Forgetting the filter exists
By far the most common issue in reviews. Set a recurring reminder. A two-minute inspection prevents nearly every “stopped cooling” surprise.
Cleaning the filter but ignoring water buildup
On portable units, a clogged filter can pair with drainage problems. If yours pools water, read our piece on why a portable AC leaks water and how to fix it so you address both at once.

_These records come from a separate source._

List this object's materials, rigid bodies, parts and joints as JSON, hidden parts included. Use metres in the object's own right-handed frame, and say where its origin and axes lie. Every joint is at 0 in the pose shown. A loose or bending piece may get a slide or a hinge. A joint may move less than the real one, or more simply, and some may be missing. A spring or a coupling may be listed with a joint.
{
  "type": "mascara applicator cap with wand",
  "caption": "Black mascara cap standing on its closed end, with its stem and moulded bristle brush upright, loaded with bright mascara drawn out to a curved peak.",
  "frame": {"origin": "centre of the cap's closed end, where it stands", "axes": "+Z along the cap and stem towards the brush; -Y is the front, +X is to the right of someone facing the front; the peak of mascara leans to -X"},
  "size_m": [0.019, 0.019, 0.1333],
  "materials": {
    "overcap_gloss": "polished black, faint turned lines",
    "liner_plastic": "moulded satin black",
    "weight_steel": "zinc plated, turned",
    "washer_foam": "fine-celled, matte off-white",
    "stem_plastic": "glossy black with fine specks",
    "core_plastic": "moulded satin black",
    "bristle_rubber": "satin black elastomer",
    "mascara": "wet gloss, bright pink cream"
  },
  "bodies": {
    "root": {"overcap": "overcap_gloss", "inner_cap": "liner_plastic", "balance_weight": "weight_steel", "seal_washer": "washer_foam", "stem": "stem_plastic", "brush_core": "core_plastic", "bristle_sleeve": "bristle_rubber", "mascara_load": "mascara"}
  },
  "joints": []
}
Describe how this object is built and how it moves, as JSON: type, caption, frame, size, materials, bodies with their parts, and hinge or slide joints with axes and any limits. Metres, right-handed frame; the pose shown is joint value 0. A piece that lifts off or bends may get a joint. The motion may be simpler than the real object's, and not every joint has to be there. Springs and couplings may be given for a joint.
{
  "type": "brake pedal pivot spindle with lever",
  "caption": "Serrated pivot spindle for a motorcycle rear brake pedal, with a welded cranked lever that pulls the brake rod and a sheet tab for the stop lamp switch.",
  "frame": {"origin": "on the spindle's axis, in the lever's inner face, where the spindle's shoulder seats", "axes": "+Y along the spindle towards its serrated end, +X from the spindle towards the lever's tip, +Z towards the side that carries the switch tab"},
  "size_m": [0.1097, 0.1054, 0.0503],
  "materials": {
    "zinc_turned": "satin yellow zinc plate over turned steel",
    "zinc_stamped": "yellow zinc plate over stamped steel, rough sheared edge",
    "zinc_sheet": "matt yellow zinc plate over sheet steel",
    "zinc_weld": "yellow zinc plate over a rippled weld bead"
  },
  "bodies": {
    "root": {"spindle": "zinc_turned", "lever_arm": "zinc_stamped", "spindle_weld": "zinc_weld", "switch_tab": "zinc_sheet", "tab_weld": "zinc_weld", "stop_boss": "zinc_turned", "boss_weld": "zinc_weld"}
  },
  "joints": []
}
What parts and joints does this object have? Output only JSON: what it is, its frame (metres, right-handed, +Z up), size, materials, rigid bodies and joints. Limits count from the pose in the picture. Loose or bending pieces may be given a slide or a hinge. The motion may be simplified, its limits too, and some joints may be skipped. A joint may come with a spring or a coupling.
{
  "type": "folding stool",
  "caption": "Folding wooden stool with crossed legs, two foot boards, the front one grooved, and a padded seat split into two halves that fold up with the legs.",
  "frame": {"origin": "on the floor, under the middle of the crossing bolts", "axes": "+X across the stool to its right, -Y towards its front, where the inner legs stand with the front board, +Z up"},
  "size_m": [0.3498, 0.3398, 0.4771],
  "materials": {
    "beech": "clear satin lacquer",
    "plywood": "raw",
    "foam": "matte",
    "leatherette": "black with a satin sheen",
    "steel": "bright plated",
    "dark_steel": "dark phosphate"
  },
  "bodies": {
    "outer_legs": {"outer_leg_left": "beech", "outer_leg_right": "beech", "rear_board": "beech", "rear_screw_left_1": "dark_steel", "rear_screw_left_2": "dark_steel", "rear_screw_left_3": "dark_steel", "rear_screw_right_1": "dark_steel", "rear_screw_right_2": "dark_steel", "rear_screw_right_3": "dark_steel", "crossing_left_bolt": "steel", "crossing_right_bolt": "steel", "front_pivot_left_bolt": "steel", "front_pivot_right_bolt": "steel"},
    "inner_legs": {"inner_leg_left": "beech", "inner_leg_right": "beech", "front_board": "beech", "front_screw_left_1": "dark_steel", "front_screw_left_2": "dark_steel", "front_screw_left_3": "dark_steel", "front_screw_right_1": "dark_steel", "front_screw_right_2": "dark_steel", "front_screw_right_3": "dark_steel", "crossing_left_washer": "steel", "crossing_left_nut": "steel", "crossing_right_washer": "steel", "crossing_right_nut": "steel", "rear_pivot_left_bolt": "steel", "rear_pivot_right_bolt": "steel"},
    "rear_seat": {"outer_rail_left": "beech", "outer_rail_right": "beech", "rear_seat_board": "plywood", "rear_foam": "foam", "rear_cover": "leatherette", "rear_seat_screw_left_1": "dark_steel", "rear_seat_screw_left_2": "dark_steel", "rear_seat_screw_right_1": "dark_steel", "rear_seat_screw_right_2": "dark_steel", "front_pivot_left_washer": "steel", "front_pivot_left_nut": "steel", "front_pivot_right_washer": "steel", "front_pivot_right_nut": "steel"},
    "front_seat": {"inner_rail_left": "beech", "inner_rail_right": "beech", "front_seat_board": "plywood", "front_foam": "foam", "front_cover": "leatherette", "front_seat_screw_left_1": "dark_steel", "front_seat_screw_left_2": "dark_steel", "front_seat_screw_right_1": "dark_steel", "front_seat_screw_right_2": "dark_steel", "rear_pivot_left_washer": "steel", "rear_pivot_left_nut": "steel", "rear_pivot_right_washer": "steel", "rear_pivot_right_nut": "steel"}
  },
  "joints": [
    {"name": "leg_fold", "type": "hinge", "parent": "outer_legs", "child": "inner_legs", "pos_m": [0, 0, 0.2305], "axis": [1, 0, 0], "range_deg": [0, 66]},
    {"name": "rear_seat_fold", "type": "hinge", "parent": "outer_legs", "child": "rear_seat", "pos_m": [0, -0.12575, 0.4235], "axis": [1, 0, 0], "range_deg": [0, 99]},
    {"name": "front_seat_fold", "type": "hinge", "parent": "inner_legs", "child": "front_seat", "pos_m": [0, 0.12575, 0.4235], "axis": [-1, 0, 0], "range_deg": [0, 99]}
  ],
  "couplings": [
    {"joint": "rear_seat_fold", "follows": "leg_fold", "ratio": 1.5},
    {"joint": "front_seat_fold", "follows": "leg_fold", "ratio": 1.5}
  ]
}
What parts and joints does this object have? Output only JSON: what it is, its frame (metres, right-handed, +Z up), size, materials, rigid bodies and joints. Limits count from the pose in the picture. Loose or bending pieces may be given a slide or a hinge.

When Cleaning Is Not Enough
If you clean the filter regularly and the unit still cools poorly, the problem is likely deeper: low refrigerant, a dirty condenser coil, a failing compressor, or an undersized unit for the room. A filter that needs cleaning every few days may also signal that the AC is simply working too hard for the space. In that case the real fix is correct sizing, not more maintenance. Our explainer on choosing capacity, what size air conditioner you need by room size, can tell you whether your unit is genuinely up to the job or quietly overmatched.
Final Word
Cleaning your AC filter is the highest-return, lowest-effort maintenance task there is. Ten minutes every few weeks keeps airflow strong, holds your running cost down, keeps the unit quieter, and prevents the frozen-coil failures that send people shopping for a replacement they did not actually need. Build it into a monthly routine, dry the filter fully before reinstalling, and replace any disposable carbon insert on schedule. If after all that your unit still underperforms, it may be aging out or wrongly sized, and a clean filter has at least confirmed the fault lies elsewhere.